EXERCISE INSTRUCTIONS. Return only the lines running from the line with "head = build_head()" down to the line with "import math", both included, exactly as they appear.

■ ■ ■

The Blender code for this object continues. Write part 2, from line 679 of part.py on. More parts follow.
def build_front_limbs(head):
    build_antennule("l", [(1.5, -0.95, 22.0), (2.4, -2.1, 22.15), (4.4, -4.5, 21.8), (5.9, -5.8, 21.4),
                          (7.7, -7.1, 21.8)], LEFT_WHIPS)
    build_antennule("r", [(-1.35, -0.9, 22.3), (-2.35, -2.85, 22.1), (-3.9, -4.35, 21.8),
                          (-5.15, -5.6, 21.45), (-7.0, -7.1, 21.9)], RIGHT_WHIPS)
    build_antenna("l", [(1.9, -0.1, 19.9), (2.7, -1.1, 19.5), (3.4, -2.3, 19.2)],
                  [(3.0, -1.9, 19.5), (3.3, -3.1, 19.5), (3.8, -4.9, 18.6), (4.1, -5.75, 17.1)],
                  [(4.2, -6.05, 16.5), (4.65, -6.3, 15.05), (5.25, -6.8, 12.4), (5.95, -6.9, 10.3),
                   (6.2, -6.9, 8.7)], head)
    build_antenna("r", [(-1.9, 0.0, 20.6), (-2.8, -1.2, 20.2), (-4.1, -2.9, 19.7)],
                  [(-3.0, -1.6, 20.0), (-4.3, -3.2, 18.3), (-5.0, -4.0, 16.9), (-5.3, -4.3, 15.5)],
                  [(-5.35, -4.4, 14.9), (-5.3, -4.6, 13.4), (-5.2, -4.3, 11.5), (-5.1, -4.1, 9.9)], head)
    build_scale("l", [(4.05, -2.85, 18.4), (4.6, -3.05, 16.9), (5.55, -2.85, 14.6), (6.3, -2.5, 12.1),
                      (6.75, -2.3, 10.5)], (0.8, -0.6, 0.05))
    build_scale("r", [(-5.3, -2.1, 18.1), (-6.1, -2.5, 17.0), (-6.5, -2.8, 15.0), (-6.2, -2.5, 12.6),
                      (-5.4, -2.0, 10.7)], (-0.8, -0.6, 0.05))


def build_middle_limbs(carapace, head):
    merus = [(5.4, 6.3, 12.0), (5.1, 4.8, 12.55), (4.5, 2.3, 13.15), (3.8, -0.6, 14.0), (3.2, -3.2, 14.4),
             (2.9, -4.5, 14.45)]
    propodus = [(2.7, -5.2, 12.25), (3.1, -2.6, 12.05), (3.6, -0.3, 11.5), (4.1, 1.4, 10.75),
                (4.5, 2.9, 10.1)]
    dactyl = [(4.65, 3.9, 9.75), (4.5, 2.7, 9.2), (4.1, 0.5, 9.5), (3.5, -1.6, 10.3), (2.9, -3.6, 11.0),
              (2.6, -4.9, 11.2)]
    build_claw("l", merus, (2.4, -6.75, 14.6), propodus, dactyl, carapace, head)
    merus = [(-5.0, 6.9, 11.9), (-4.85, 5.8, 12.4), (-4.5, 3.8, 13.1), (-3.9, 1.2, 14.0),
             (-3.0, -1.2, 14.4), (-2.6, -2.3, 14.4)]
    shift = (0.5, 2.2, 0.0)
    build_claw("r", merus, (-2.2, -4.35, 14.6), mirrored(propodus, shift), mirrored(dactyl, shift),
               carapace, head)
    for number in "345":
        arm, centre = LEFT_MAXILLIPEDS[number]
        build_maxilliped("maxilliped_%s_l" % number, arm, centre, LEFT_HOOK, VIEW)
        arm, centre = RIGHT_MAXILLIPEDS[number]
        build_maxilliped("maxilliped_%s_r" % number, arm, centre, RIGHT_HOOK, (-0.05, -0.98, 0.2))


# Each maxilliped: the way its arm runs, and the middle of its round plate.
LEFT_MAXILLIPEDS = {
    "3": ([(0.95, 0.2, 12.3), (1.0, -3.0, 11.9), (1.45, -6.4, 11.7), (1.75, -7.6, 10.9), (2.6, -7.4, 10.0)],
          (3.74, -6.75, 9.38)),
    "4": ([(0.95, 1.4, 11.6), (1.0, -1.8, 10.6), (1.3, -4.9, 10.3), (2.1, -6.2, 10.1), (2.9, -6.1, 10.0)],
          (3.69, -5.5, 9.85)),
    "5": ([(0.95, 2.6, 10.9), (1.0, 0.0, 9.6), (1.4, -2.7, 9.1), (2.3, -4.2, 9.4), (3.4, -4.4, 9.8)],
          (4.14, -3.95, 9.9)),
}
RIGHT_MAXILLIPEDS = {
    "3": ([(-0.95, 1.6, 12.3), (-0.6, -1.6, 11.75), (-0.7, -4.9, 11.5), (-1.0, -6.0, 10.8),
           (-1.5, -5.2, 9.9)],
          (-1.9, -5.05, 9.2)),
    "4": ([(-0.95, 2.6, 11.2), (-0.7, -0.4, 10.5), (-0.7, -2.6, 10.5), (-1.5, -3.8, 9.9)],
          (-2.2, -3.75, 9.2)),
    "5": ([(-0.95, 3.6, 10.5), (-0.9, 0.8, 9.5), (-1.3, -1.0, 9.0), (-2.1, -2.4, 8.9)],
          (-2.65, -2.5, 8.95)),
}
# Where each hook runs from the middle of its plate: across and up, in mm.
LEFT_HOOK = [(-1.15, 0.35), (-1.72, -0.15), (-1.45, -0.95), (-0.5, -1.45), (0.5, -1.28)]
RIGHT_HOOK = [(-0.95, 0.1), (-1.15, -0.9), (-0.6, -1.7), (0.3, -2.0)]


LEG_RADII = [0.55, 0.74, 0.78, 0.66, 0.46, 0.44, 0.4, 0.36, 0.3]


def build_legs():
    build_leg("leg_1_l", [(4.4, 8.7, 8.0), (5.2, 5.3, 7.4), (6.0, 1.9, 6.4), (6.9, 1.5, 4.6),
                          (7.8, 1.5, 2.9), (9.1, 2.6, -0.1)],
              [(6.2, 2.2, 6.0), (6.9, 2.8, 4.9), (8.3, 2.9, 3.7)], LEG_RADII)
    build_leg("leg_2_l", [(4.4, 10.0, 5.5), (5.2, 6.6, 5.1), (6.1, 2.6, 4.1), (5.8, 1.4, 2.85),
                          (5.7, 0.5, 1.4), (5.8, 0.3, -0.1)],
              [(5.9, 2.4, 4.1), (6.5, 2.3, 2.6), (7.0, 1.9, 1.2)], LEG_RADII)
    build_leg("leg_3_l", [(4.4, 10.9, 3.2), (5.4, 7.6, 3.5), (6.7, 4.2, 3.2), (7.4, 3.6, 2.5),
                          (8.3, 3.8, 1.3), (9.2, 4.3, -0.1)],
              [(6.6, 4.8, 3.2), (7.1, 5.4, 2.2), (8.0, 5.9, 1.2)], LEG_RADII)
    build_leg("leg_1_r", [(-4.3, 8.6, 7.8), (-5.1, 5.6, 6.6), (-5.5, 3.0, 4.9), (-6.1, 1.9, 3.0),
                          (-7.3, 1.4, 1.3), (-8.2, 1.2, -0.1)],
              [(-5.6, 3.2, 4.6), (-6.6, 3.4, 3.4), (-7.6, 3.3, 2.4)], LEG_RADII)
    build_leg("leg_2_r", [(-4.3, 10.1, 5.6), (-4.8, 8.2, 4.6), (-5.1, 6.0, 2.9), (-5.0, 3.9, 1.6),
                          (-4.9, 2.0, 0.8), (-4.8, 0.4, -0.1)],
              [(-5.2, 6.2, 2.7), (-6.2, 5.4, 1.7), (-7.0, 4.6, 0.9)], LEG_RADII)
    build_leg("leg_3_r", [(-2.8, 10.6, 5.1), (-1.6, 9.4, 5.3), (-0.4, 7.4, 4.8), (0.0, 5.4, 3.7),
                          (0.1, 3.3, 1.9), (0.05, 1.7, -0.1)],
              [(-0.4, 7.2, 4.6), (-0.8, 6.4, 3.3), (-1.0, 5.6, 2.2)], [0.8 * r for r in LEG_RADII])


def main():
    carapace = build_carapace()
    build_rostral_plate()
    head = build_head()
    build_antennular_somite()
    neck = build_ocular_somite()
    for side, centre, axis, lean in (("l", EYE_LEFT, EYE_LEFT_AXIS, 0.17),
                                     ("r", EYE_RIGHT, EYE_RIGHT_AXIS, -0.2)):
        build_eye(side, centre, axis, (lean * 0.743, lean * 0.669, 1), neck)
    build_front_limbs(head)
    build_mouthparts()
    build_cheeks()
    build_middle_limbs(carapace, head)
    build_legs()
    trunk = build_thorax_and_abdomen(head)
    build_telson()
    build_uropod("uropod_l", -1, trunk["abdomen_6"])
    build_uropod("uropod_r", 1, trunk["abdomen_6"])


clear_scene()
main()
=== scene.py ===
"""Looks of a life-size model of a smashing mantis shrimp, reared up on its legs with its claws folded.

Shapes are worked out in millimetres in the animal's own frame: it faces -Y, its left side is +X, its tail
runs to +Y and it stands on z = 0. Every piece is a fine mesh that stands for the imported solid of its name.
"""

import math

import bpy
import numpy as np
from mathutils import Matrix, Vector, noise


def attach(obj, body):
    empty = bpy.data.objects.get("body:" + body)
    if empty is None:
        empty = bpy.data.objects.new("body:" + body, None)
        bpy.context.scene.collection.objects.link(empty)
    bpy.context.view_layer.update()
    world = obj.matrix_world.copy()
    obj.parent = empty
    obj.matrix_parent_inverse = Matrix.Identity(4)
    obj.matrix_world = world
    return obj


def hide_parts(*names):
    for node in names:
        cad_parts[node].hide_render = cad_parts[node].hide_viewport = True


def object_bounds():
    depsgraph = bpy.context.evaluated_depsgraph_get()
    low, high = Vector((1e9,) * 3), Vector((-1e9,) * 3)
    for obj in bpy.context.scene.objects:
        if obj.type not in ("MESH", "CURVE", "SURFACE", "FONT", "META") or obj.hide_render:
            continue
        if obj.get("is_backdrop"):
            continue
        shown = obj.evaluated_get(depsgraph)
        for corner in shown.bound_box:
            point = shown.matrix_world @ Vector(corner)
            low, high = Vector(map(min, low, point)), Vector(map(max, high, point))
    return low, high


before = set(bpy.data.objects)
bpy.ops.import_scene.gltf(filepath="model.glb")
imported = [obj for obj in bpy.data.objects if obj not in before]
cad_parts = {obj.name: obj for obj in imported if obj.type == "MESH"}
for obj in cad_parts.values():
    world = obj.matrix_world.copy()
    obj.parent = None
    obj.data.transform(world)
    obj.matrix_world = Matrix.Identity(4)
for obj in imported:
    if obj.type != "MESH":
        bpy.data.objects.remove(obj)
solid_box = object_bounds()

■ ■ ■

TASK ANSWER.
    head = build_head()
    build_antennular_somite()
    neck = build_ocular_somite()
    for side, centre, axis, lean in (("l", EYE_LEFT, EYE_LEFT_AXIS, 0.17),
                                     ("r", EYE_RIGHT, EYE_RIGHT_AXIS, -0.2)):
        build_eye(side, centre, axis, (lean * 0.743, lean * 0.669, 1), neck)
    build_front_limbs(head)
    build_mouthparts()
    build_cheeks()
    build_middle_limbs(carapace, head)
    build_legs()
    trunk = build_thorax_and_abdomen(head)
    build_telson()
    build_uropod("uropod_l", -1, trunk["abdomen_6"])
    build_uropod("uropod_r", 1, trunk["abdomen_6"])


clear_scene()
main()
=== scene.py ===
"""Looks of a life-size model of a smashing mantis shrimp, reared up on its legs with its claws folded.

Shapes are worked out in millimetres in the animal's own frame: it faces -Y, its left side is +X, its tail
runs to +Y and it stands on z = 0. Every piece is a fine mesh that stands for the imported solid of its name.
"""

import math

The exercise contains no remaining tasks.